Exercise aim: Up to and including the line that contains "spacing at the", repeat each line of the data exactly, starting from the first.

········

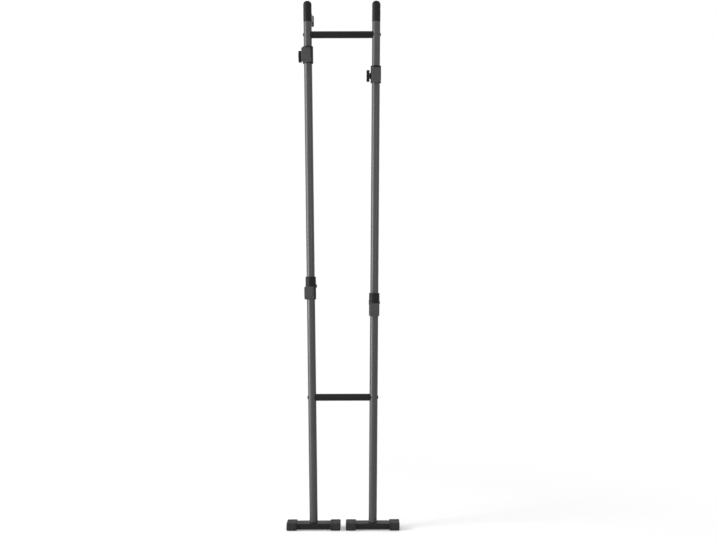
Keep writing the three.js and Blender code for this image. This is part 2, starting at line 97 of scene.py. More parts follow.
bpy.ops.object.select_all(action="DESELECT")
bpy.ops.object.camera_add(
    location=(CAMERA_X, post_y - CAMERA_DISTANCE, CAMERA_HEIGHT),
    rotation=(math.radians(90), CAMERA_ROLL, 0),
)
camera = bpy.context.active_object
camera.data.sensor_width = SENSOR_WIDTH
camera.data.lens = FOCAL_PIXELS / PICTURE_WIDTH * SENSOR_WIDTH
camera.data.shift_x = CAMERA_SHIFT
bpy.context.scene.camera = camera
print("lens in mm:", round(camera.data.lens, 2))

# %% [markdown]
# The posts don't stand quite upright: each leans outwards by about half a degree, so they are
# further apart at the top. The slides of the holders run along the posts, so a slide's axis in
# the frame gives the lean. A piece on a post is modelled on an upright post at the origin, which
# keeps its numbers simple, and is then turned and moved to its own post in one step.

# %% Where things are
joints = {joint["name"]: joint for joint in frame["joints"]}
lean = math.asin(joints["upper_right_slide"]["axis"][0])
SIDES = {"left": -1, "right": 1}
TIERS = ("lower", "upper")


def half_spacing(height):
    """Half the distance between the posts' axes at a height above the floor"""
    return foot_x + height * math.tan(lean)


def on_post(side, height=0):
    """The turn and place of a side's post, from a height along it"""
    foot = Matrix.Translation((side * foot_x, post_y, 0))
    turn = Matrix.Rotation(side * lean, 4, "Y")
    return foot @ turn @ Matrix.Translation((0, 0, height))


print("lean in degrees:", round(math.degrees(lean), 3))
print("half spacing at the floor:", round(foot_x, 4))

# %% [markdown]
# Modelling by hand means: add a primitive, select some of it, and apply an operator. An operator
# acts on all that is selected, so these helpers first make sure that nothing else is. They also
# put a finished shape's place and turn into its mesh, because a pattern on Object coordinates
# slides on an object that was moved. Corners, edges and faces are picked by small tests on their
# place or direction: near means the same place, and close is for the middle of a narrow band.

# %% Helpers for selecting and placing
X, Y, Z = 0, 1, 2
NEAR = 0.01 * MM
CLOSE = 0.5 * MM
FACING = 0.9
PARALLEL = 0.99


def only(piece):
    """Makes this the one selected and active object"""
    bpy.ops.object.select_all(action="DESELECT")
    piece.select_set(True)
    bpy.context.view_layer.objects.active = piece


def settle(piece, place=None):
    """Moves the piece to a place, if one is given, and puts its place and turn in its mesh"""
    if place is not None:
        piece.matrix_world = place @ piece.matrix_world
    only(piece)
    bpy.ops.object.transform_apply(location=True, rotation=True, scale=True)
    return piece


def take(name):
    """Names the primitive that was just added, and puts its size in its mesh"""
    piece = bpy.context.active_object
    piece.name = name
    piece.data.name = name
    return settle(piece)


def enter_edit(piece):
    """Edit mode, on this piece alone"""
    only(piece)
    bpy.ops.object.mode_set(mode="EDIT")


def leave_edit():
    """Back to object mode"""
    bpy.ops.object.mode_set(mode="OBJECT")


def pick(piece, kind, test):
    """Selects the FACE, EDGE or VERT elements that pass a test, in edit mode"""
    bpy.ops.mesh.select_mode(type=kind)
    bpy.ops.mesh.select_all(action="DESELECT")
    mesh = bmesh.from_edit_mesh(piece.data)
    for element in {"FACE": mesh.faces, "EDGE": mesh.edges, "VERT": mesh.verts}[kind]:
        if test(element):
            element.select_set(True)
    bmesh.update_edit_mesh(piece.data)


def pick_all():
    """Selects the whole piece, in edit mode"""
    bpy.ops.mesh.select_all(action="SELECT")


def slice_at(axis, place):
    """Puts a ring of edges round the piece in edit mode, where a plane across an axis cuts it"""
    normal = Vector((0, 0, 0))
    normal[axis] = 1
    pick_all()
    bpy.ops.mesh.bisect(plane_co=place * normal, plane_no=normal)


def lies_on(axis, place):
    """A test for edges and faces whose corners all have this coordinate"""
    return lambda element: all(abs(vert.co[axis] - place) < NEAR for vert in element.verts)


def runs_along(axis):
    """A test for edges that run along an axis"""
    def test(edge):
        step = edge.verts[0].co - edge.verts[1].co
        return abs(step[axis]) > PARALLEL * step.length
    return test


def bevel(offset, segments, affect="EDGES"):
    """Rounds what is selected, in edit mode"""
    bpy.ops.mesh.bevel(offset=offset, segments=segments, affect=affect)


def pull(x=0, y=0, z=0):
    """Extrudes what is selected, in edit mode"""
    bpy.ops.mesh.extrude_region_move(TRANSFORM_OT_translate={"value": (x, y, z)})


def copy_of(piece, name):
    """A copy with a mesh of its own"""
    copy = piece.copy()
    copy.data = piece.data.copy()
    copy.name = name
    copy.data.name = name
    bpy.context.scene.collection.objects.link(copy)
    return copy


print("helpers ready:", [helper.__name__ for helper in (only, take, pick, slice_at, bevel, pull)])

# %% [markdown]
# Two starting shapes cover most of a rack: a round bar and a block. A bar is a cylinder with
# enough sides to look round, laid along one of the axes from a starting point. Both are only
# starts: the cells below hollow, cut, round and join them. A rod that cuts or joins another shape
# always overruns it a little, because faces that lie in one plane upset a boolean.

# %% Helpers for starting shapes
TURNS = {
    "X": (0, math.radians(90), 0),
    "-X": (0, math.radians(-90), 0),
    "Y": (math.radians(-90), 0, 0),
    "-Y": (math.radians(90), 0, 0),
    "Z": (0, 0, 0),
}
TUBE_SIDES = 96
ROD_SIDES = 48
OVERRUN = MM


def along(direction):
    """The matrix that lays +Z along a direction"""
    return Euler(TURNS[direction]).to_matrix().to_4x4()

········

Expected answer:
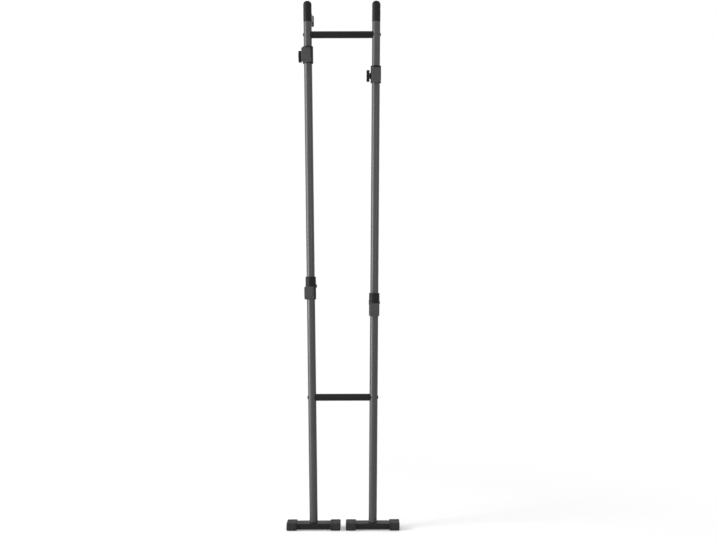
Keep writing the three.js and Blender code for this image. This is part 2, starting at line 97 of scene.py. More parts follow.
bpy.ops.object.select_all(action="DESELECT")
bpy.ops.object.camera_add(
    location=(CAMERA_X, post_y - CAMERA_DISTANCE, CAMERA_HEIGHT),
    rotation=(math.radians(90), CAMERA_ROLL, 0),
)
camera = bpy.context.active_object
camera.data.sensor_width = SENSOR_WIDTH
camera.data.lens = FOCAL_PIXELS / PICTURE_WIDTH * SENSOR_WIDTH
camera.data.shift_x = CAMERA_SHIFT
bpy.context.scene.camera = camera
print("lens in mm:", round(camera.data.lens, 2))

# %% [markdown]
# The posts don't stand quite upright: each leans outwards by about half a degree, so they are
# further apart at the top. The slides of the holders run along the posts, so a slide's axis in
# the frame gives the lean. A piece on a post is modelled on an upright post at the origin, which
# keeps its numbers simple, and is then turned and moved to its own post in one step.

# %% Where things are
joints = {joint["name"]: joint for joint in frame["joints"]}
lean = math.asin(joints["upper_right_slide"]["axis"][0])
SIDES = {"left": -1, "right": 1}
TIERS = ("lower", "upper")


def half_spacing(height):
    """Half the distance between the posts' axes at a height above the floor"""
    return foot_x + height * math.tan(lean)


def on_post(side, height=0):
    """The turn and place of a side's post, from a height along it"""
    foot = Matrix.Translation((side * foot_x, post_y, 0))
    turn = Matrix.Rotation(side * lean, 4, "Y")
    return foot @ turn @ Matrix.Translation((0, 0, height))


print("lean in degrees:", round(math.degrees(lean), 3))
print("half spacing at the floor:", round(foot_x, 4))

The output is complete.